Search code examples
prometheusprometheus-alertmanager

How to test an alert for hourly?


I'm quite new to prometheus, I have an alert with for: 1h I would like to know what should be the eval_time set when testing for alerts? currently it fails, and works only if the alert: 1m and eval_time: 10m

Please someone explain me how this works!

example:

groups:
- name: spark.rules
  rules:
  ##### ALERTS #####
  - alert: xxxSparkJobsNotConsuming
    expr: rate(foo{data_type="bar"}[5m]) == 0
    for: 1h ---> works if i set it to 5m
    labels:
      service: spark
      severity: warning
      source: spark
    annotations:
      description: 'Nothing have been consumed for 1 hour.'

Tests:

   rule_files:
      - spark.rules.yml
    evaluation_interval: 1m

    tests:
     - interval: 1m
       input_series:
        - series: 'foo{data_type="bar"}'
          values: '0'
        - series: 'foo{data_type="bar"}'
          values: '64706+0x10'
       alert_rule_test:
        - eval_time: 2h
          alertname: xxxSparkJobsNotConsuming
          exp_alerts:
           - exp_labels:
               data_type: xxxx
               service: spark
               severity: warning
               source: spark
             exp_annotations:
               description: 'Nothing have been consumed for 1 hour.'
       promql_expr_test:
        - expr: 'foo'
          eval_time: 4m
          exp_samples:
            - labels: 'foo{data_type="bar"}'
              value: 64706

Solution

  • [You use both "xx", "xxx" and "xxxx" for the value of data_type across your message, so I'm not sure what's what. Maybe next time try to use "foo", "bar", "baz". Or "1", "2", "3". In particular, both of the input_series you define have the exact same name and label values. I will assume that's not the case in your actual test, and I'll call them series1 and series2.]

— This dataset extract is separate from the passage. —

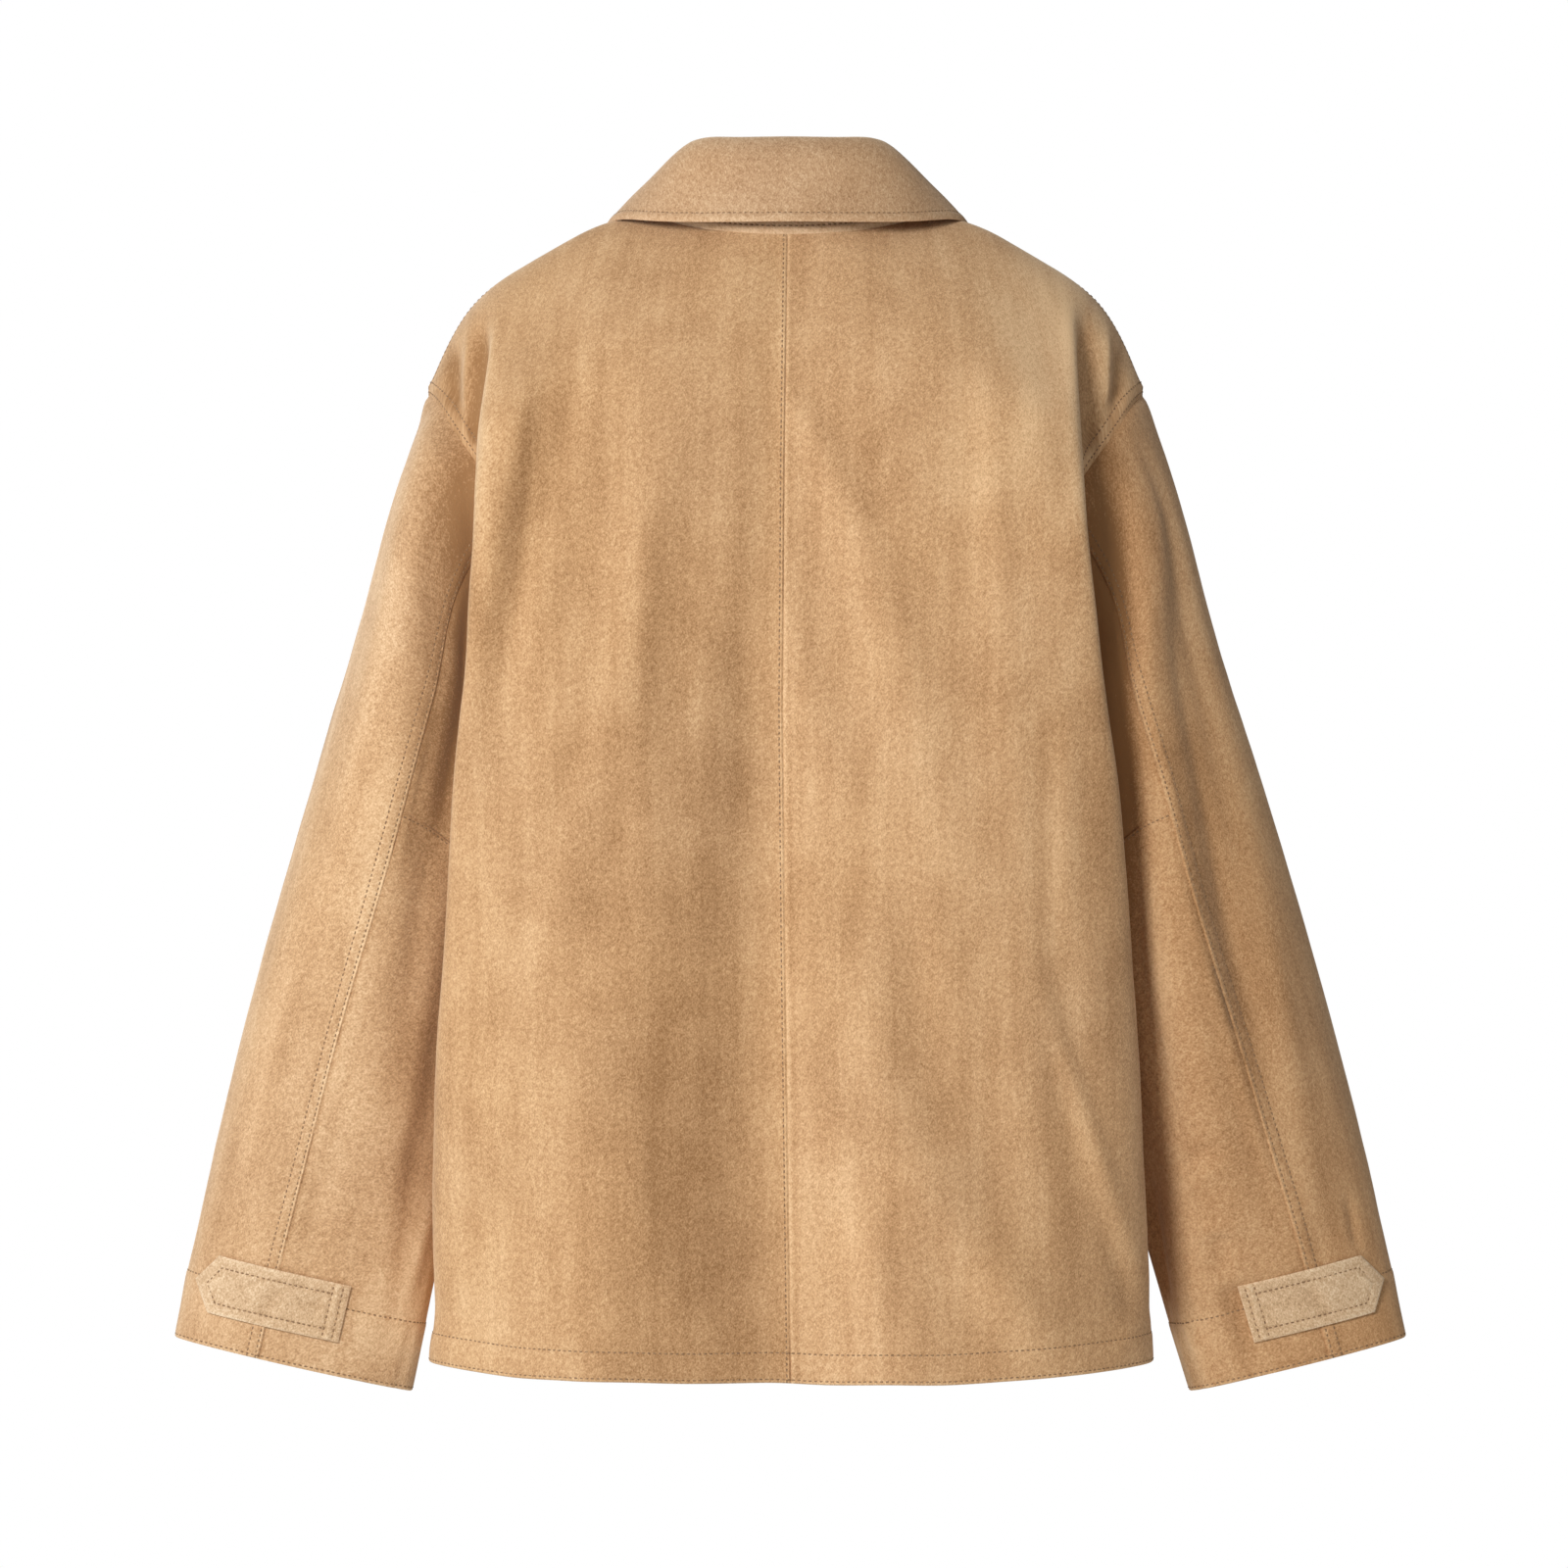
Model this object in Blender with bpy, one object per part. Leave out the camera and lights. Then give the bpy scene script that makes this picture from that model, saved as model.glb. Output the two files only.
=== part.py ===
"""Boxy suede jacket with a shirt collar, in the hollow form it has when worn.

Metres, +Z up. The wearer faces -Y and their left is +X. The origin lies
midway between the two high shoulder points, where the wearer's neck holds
the jacket up. The sizes and tables below are in millimetres.

Every piece of cloth is a grid worked out from a surface of two parameters,
given a wall by moving its points inward. The body's halves run from the
centre (across 0) to the side seam and armhole (across 1), and from the hem
(level below 0) past the armpit (level 0) to the shoulder seam (level 1).
A sleeve runs round from the shoulder (turn 0) over the back (turn 1 at the
underarm seam) or over the front (turn -1), and along from armhole to cuff.
"""
import math

import bpy
import numpy as np

MM = 0.001

# Driving sizes, in millimetres
SUEDE = 1.6
COLLAR_CLOTH = 2.6
SEAM_GAP = 0.3
ARMHOLE_EASE = 0.15
FRONT_OVERLAP = 20.0
UNDER_FRONT_SHIFT = (0.0, 2.6, -1.4)
BUTTON_RADIUS = 9.5
BUTTON_HEIGHT = 4.0
BUTTON_CLEARANCE = 0.6
BUTTON_ROUNDING = 1.4
BUTTON_RIM = 3.2
BUTTON_DISH = 1.0
BUTTON_COUNT = 6
TOP_BUTTON_LEVEL = 0.74
LOW_BUTTON_LEVEL = -1.28
STAND_DROP = 1.2
STAND_SWELL = 2.5
STAND_END_CLEARANCE = 1.5
# The fall starts inside the roll line, climbs over it and turns down at a
# knee, then swells a little before it reaches its edge
FALL_INSET = 2.5
FALL_CLIMB = 0.6
FALL_KNEE = (5.0, -2.0)
FALL_BELLY = (2.0, 1.5)
FALL_BELLY_SHARE = 0.52
FALL_KNOTS = (0.0, 0.05, 0.14, 0.6, 1.0)
FALL_END_CLEARANCE = 1.8
TAB_THICKNESS = 2.2
TAB_CLEARANCE = 0.7
TAB_LENGTH = 92.0
TAB_WIDTH = 36.0
TAB_POINT = 11.0
TAB_INNER_END = -25.0
TAB_RISE = 21.0

# Grid steps of the solids
NECK_STEPS = 7
SHOULDER_STEPS = 11
ARMHOLE_STEPS = 10
HANG_STEPS = 12
SLEEVE_UPPER_STEPS = 8
SLEEVE_LOWER_STEPS = 10
STAND_STEPS = 4
FALL_STEPS = 6
TAB_LONG_STEPS = 10
TAB_CROSS_STEPS = 4
BUTTON_SIDES = 20

# Share of a top edge that is neck; the rest is shoulder
NECK_SHARE = NECK_STEPS / (NECK_STEPS + SHOULDER_STEPS)
MIRROR = np.array((-1.0, 1.0, 1.0))

# Where the sections' stations lie between the centre and the side
BACK_KNOTS = (0.0, 0.18, NECK_SHARE, 0.65, 0.74, 0.86, 1.0)
FRONT_KNOTS = (0.0, 0.18, NECK_SHARE, 0.58, 0.74, 0.86, 1.0)

# Back, left half: level, then centre, mid back, below the high shoulder
# point, beside the crest, crest of the side fold, tuck behind it, side or
# armhole
BACK_SECTIONS = (
    (-1.63, (0, 118, -703), (62, 121, -703), (126, 118, -701), (202, 82, -696),
     (219, 58, -694), (215, 20, -694), (212, -8, -694)),
    (-1.18, (0, 119, -583), (62, 121, -583), (124, 117, -583), (200, 88, -583),
     (216, 64, -583), (205, 24, -583), (197, -7, -583)),
    (-0.73, (0, 119, -463), (61, 121, -463), (120, 118, -463), (196, 92, -463),
     (211, 70, -463), (190, 28, -463), (173, -6, -463)),
    (-0.41, (0, 119, -379), (61, 121, -379), (117, 119, -379), (191, 98, -379),
     (205, 78, -379), (174, 35, -379), (157, -5, -379)),
    (-0.22, (0, 118, -331), (60, 121, -331), (115, 119, -331), (186, 103, -331),
     (200, 86, -331), (162, 40, -331), (149, -4, -331)),
    (0.0, (0, 117, -272), (60, 120, -272), (113, 118, -272), (178, 108, -272),
     (192, 94, -272), (158, 47, -272), (150, -4, -272)),
    (0.2, (0, 116, -222), (59, 119, -222), (111, 116, -222), (173, 110, -224),
     (187, 99, -227), (160, 61, -236), (152, 40, -247)),
    (0.4, (0, 113, -172), (58, 116, -172), (109, 113, -173), (167, 108, -179),
     (181, 99, -184), (166, 74, -196), (160, 63, -203)),
    (0.6, (0, 106, -122), (57, 108, -122), (108, 104, -121), (161, 100, -134),
     (175, 92, -141), (179, 70, -150), (181, 60, -157)),
    (0.8, (0, 88, -66), (55, 87, -65), (107, 74, -57), (160, 74, -86),
     (174, 73, -98), (190, 47, -111), (205, 36, -123)),
    (0.9, (0, 73, -37), (53, 67, -31), (104, 34, -11), (156, 35, -36),
     (177, 36, -52), (199, 26, -79), (214, 16, -110)),
)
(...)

    Now, leaving that aside, your test defines 2 time series, with samples 1 minute apart:

    series1: 0
    series2: 64706 64706 64706 64706 64706 64706 64706 64706 64706 64706 64706
    

    series1 has just the one sample, meaning your alert, that uses rate will never trigger on it, since rate needs at least 2 samples to produce a result.

    series2 has a constant value of 64706 for 11 minutes, meaning the rate(series2[5m]) == 0 expression in your alert will hold between minutes 1 (the first time you have 2 samples in your 5m range) and 15 (the last time when the 5m range contains 2 samples). Meaning that your alert will fire for 14 minutes (or during a successive 15 minutes, not sure which definition for: X uses).

    In other words, any value of for: X up to 14m (or 15m) will result in your alert firing at one time or another. Any value larger than that will result in the alert never firing, because the condition never holds for that long. (That being said, the alert_rule_test has eval_time: 2h, which I take to mean "the alert must be firing at 2h from the start" and that should never be the case, regardless of what value you use in for:.)

    Anyway, the point is that you need series2 to cover at least as much as for: in order for that condition to hold. If you have 10 minutes worth of samples, the condition cannot hold for 2 hours (unless, of course, the condition is that there are no recent samples).

    I don't know what to say about eval_time: 2h, I guess you'll just have to play around with it and see why it doesn't appear to do what it says on the tin.